In an appendix to the manifesto, the committee meeting in Casablanca included a list of recommendations to states: “prohibit surrogacy on its territory; deny any legal value to contracts involving the commitment of a woman to carry and deliver a child; sanction persons who propose themselves as intermediaries, who resort to surrogacy on its territory, and nationals who resort to surrogacy outside its territory; act with a view to the adoption of an international legal instrument leading to the universal abolition of surrogacy.”
Furthermore, the document unveiled the fundamentals for an international convention should states decide to ban surrogacy.
The recent move in Casablanca is unique in that it does not demand a simple framework for surrogacy.
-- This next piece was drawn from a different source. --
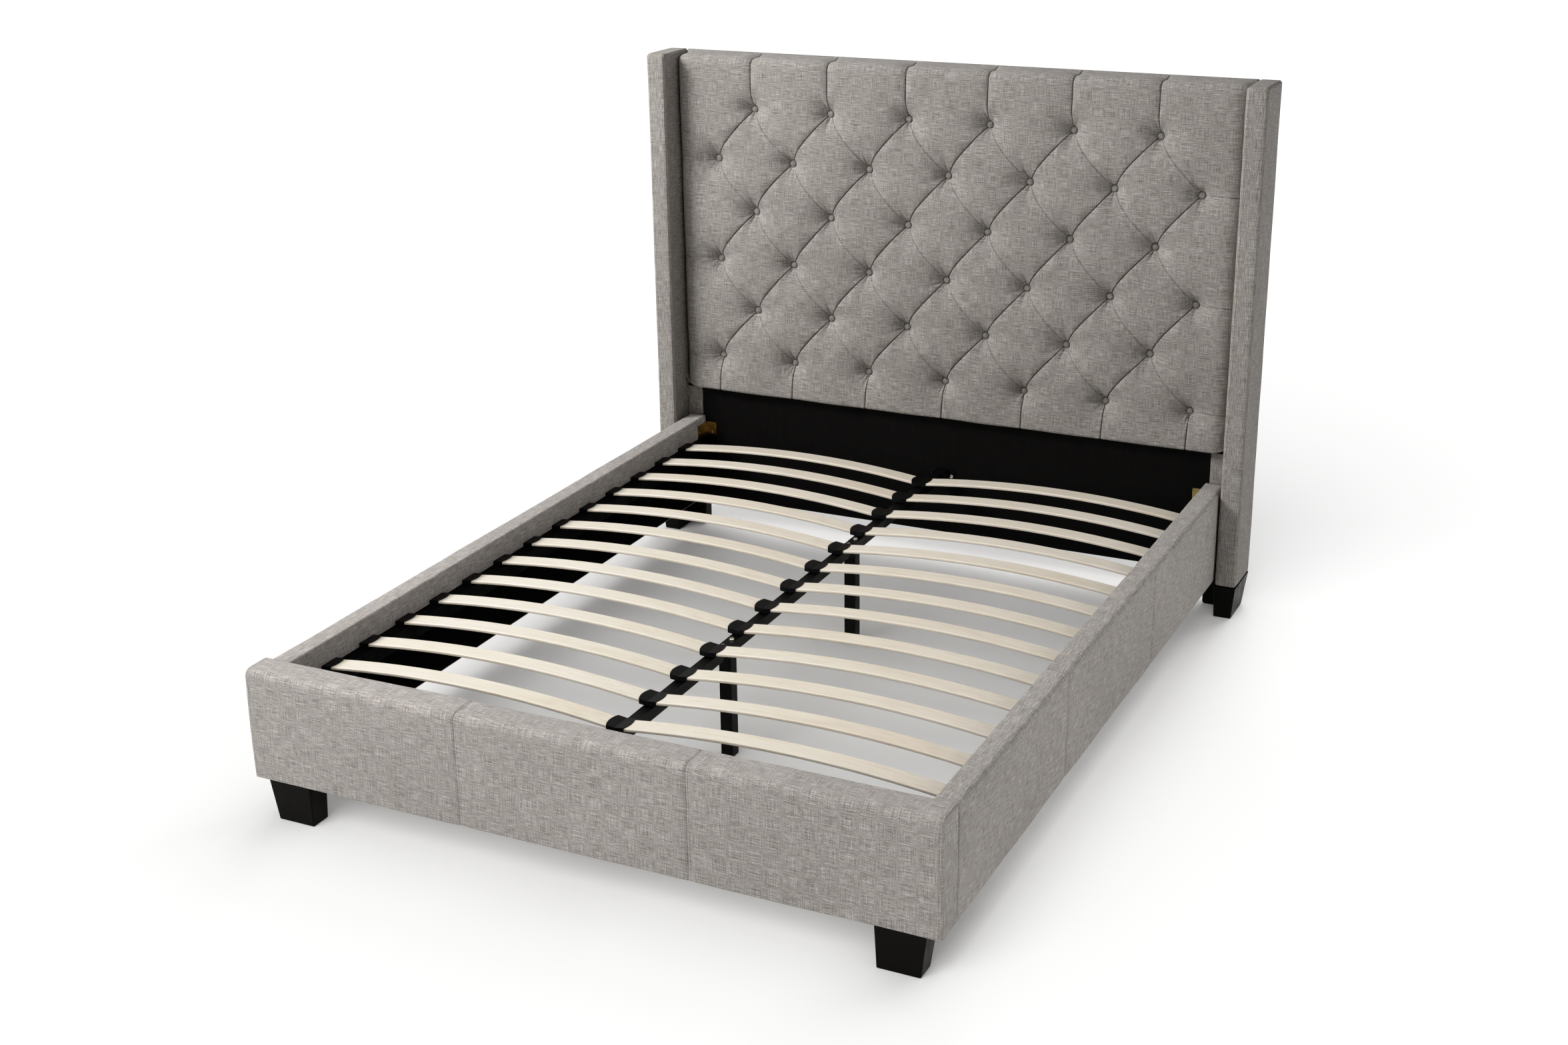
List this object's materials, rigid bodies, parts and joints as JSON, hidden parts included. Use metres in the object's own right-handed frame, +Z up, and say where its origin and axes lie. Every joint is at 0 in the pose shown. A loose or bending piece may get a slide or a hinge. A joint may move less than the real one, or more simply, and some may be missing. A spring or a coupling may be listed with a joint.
{
  "type": "upholstered bed frame",
  "caption": "Upholstered wingback bed frame: diamond-tufted headboard, padded rails and footboard, sprung slats on a legged centre rail.",
  "frame": {"origin": "middle of the bed's footprint, on the floor", "axes": "+Z up, +Y from the footboard towards the headboard, +X to the right for someone standing at the footboard and facing the headboard"},
  "size_m": [1.816, 2.19, 1.471],
  "materials": {
    "linen": "light greige linen-look upholstery with a slubby plain weave",
    "black_wood": "black satin stained wood",
    "frame_board": "raw engineered board, hidden under the padding",
    "black_batten": "black painted batten, matt",
    "black_panel": "matt black faced board",
    "dust_cloth": "thin black non-woven dust cloth, stapled",
    "yellow_zinc": "yellow-passivated zinc-plated steel",
    "black_steel": "black powder-coated steel, satin",
    "dark_fastener": "dark oxide steel fasteners",
    "black_plastic": "black moulded plastic",
    "birch_ply": "pale bent birch plywood, clear sealed, plies showing on the edges"
  },
  "bodies": {
    "root": {"centre_bracket_foot": "black_steel", "centre_bracket_head": "black_steel", "centre_bracket_screws": "dark_fastener", "centre_caps": "black_plastic", "centre_rail": "black_steel", "corner_bracket_bolts": "yellow_zinc", "corner_bracket_foot_left": "yellow_zinc", "corner_bracket_foot_right": "yellow_zinc", "corner_bracket_head_left": "yellow_zinc", "corner_bracket_head_right": "yellow_zinc", "footboard_core": "frame_board", "footboard_cover": "linen", "front_foot_left": "black_wood", "front_foot_right": "black_wood", "headboard_back_cover": "dust_cloth", "headboard_buttons": "linen", "headboard_core": "frame_board", "headboard_pad": "linen", "headboard_post_left": "black_wood", "headboard_post_right": "black_wood", "ledge_screws": "dark_fastener", "lower_panel": "black_panel", "post_cover_left": "linen", "post_cover_right": "linen", "rear_foot_left": "black_wood", "rear_foot_right": "black_wood", "side_caps_left": "black_plastic", "side_caps_right": "black_plastic", "side_rail_core_left": "frame_board", "side_rail_core_right": "frame_board", "side_rail_cover_left": "linen", "side_rail_cover_right": "linen", "side_rail_lining_left": "dust_cloth", "side_rail_lining_right": "dust_cloth", "slat_ledge_left": "black_batten", "slat_ledge_right": "black_batten", "slat_row_01": "birch_ply", "slat_row_02": "birch_ply", "slat_row_03": "birch_ply", "slat_row_04": "birch_ply", "slat_row_05": "birch_ply", "slat_row_06": "birch_ply", "slat_row_07": "birch_ply", "slat_row_08": "birch_ply", "slat_row_09": "birch_ply", "slat_row_10": "birch_ply", "slat_row_11": "birch_ply", "slat_row_12": "birch_ply", "slat_row_13": "birch_ply", "support_leg_bolts": "dark_fastener", "support_leg_cap_foot": "black_plastic", "support_leg_cap_head": "black_plastic", "support_leg_foot": "black_steel", "support_leg_head": "black_steel", "support_leg_nuts": "dark_fastener", "wing_core_left": "frame_board", "wing_core_right": "frame_board", "wing_cover_left": "linen", "wing_cover_right": "linen"}
  },
  "joints": []
}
Instead, the document and the gathering asked for its total abolition. Without detailing the various ways in which surrogacy undermines human dignity, the declaration focused on the ultimate goal of eradicating the practice without addressing contentions that could arise should there be more suggestions on solutions. Following the declaration, signatories hope to argue their case in national contexts.
Luis Ernesto Pedernera Reyna, member and former chair of the UN Committee on the Rights of the Child, and Suzanne Aho Assouma, member and former vice chair of the same institution, were observers at the seminar.
Surrogacy is the process whereby a woman — typically alluded to as a “surrogate mother” — carries in her womb one or more children on behalf of intended parents to whom the child will be given after birth. The transaction is usually between the surrogate mother and the parents, or through one or more third parties.
So far, no binding text has been implemented on the issue at the international level. While surrogacy is legal in some places (some American states, Canada, the U.K., Ukraine, Russia, the Netherlands, Denmark, Greece, and India), many countries remain legally equivocal on the issue, particularly in matters concerning the acknowledgment of children born by surrogate motherhood abroad. These vague measures nonetheless have contributed to expanding the practice beyond national borders.
Aude Mirkovic, senior lecturer in law and one of the main organizers and coordinator of the initiative, said in an interview with Catholic News Agency thatforeign commercial companies would solicit potential clients in countries where surrogacy is outlawed.
“We are particularly aware of this issue in France as we are experiencing very aggressive canvassing by mainly Ukrainian and American companies that come to sell us their services with impunity; we just let it happen,” Mirkovic lamented.
“The result is that women are being used, exploited to give birth to children for clients in various countries, and these children are being ordered and delivered in execution of a contract,” she added. “Not to mention the damage to filiation, the separation from the woman who bore them, which deliberately exposes them to the wound of abandonment.”
Alluding to the geographical diversity of the experts involved in the initiative, Mirkovic said that the signatories made the intentional choice not to mention the organizations to which they belong in order to garner people of various sensibilities, including those with no particular political or ideological affiliation.
“We wish to arouse the interest of the greatest number of [countries] and international organizations and in this sense, our approach is political. Anybody can take hold of the text. It is enough to agree with its content to appropriate it and present it to one’s government or elected representative. Our hope is that political structures will take hold of it,” she stated.
The group hopes to present the text before bodies such as the Council of Europe and the United Nations (UN) for it to potentially give rise to multilateral agreements between countries.
“We followed the model of learned societies to put our expertise at the service of a cause and make concrete proposals,” Mirkovic said. “It is easier to get governments to sign up to something that already exists than to have to think up a political project from scratch, and this can create a ripple effect.”
“The feeling that unites us all is the determination not to stand by and watch this human commodification, this modern slavery, develop,” she concluded. “Slavery would never have been abolished if our ancestors had been as individualistic as the present generation is. But human dignity must be defended at all times and in all places, and everyone has a part to play.”